**Exercise objective**
Stop after the line containing "RUFFLE_REACH = 1.1": print each line exactly from the first line of the listing up to that point.

---------------

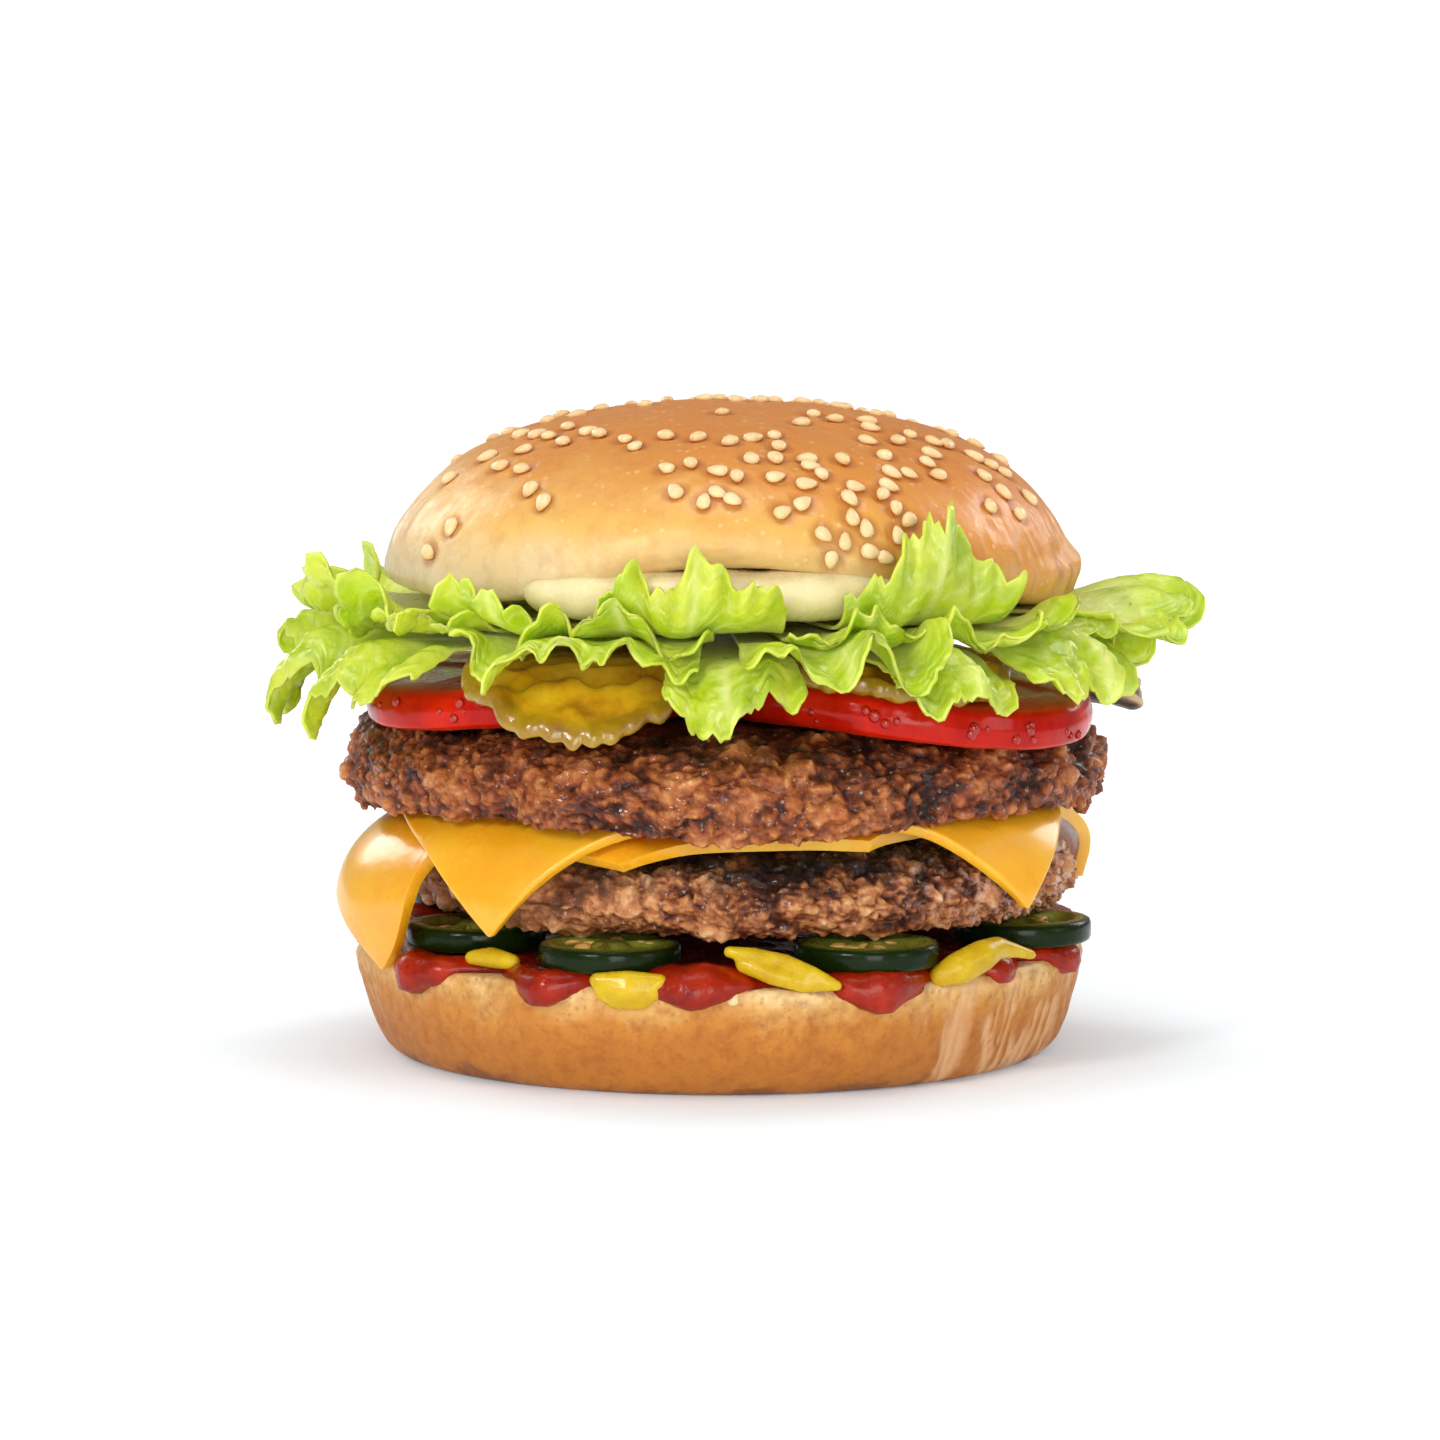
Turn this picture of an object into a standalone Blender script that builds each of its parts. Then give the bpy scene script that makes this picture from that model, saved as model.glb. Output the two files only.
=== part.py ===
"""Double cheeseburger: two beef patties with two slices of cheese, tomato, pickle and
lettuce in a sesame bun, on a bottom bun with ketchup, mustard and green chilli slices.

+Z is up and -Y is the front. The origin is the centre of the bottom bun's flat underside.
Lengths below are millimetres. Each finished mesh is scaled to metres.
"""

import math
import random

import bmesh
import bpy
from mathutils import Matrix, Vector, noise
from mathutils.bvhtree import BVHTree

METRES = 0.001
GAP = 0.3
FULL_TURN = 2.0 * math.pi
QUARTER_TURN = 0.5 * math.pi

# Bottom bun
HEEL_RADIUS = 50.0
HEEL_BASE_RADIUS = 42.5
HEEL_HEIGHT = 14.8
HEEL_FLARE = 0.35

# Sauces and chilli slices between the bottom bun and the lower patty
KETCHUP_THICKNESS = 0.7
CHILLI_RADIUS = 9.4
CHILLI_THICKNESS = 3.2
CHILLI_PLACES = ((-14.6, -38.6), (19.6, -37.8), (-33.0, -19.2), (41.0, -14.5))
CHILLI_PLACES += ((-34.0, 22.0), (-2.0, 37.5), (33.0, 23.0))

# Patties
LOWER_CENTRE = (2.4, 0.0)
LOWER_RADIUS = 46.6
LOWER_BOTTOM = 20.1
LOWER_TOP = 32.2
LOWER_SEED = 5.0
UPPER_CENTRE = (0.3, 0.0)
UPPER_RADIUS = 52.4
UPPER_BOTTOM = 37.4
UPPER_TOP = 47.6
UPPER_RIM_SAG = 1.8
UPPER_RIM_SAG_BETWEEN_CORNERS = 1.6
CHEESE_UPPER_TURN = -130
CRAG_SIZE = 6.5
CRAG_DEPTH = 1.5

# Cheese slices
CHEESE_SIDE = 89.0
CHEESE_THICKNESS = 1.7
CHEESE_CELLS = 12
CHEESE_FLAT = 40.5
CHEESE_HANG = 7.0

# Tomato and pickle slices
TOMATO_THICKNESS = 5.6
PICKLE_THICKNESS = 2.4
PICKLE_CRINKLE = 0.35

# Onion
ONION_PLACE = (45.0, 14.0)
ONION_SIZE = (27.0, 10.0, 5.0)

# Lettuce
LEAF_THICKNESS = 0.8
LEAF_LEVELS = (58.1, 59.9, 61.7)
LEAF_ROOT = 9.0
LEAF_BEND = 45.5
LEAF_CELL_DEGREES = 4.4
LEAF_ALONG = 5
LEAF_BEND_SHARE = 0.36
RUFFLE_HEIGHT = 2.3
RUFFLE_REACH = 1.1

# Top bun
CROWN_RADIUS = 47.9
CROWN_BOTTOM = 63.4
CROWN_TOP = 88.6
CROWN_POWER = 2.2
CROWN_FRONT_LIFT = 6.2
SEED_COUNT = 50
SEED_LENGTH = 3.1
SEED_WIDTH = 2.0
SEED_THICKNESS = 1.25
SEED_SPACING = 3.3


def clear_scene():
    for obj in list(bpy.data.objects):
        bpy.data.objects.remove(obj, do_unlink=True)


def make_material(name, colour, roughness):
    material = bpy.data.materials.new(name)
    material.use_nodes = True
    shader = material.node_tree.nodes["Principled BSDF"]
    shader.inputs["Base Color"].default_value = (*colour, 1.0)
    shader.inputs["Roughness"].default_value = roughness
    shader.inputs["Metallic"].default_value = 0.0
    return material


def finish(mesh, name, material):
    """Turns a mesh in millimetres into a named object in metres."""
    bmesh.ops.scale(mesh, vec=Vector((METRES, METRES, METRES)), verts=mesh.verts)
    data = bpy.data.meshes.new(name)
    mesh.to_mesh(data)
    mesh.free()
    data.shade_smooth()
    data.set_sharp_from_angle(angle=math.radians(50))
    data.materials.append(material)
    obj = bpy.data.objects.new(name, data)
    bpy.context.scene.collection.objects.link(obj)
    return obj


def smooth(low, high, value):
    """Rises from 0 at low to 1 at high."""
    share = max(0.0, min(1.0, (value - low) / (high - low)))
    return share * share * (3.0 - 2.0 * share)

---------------

**Written answer**
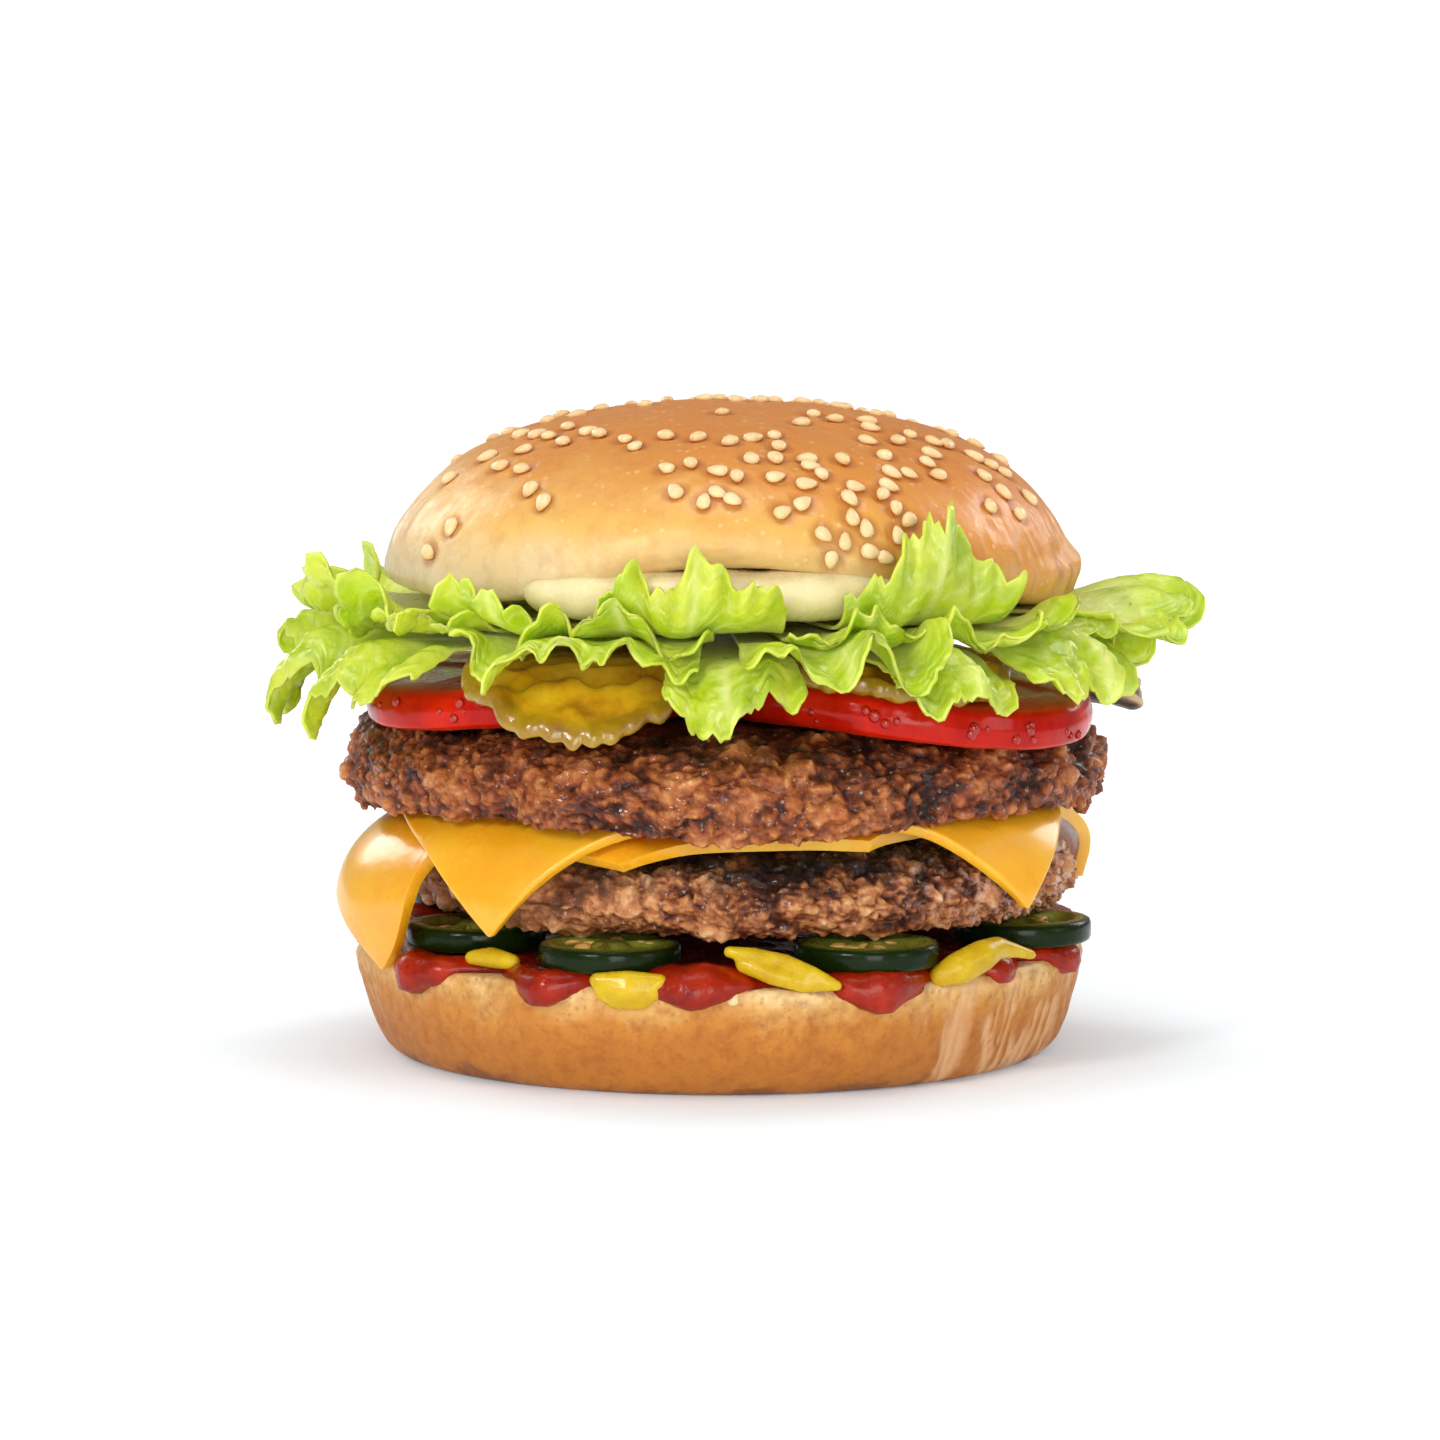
Turn this picture of an object into a standalone Blender script that builds each of its parts. Then give the bpy scene script that makes this picture from that model, saved as model.glb. Output the two files only.
=== part.py ===
"""Double cheeseburger: two beef patties with two slices of cheese, tomato, pickle and
lettuce in a sesame bun, on a bottom bun with ketchup, mustard and green chilli slices.

+Z is up and -Y is the front. The origin is the centre of the bottom bun's flat underside.
Lengths below are millimetres. Each finished mesh is scaled to metres.
"""

import math
import random

import bmesh
import bpy
from mathutils import Matrix, Vector, noise
from mathutils.bvhtree import BVHTree

METRES = 0.001
GAP = 0.3
FULL_TURN = 2.0 * math.pi
QUARTER_TURN = 0.5 * math.pi

# Bottom bun
HEEL_RADIUS = 50.0
HEEL_BASE_RADIUS = 42.5
HEEL_HEIGHT = 14.8
HEEL_FLARE = 0.35

# Sauces and chilli slices between the bottom bun and the lower patty
KETCHUP_THICKNESS = 0.7
CHILLI_RADIUS = 9.4
CHILLI_THICKNESS = 3.2
CHILLI_PLACES = ((-14.6, -38.6), (19.6, -37.8), (-33.0, -19.2), (41.0, -14.5))
CHILLI_PLACES += ((-34.0, 22.0), (-2.0, 37.5), (33.0, 23.0))

# Patties
LOWER_CENTRE = (2.4, 0.0)
LOWER_RADIUS = 46.6
LOWER_BOTTOM = 20.1
LOWER_TOP = 32.2
LOWER_SEED = 5.0
UPPER_CENTRE = (0.3, 0.0)
UPPER_RADIUS = 52.4
UPPER_BOTTOM = 37.4
UPPER_TOP = 47.6
UPPER_RIM_SAG = 1.8
UPPER_RIM_SAG_BETWEEN_CORNERS = 1.6
CHEESE_UPPER_TURN = -130
CRAG_SIZE = 6.5
CRAG_DEPTH = 1.5

# Cheese slices
CHEESE_SIDE = 89.0
CHEESE_THICKNESS = 1.7
CHEESE_CELLS = 12
CHEESE_FLAT = 40.5
CHEESE_HANG = 7.0

# Tomato and pickle slices
TOMATO_THICKNESS = 5.6
PICKLE_THICKNESS = 2.4
PICKLE_CRINKLE = 0.35

# Onion
ONION_PLACE = (45.0, 14.0)
ONION_SIZE = (27.0, 10.0, 5.0)

# Lettuce
LEAF_THICKNESS = 0.8
LEAF_LEVELS = (58.1, 59.9, 61.7)
LEAF_ROOT = 9.0
LEAF_BEND = 45.5
LEAF_CELL_DEGREES = 4.4
LEAF_ALONG = 5
LEAF_BEND_SHARE = 0.36
RUFFLE_HEIGHT = 2.3
RUFFLE_REACH = 1.1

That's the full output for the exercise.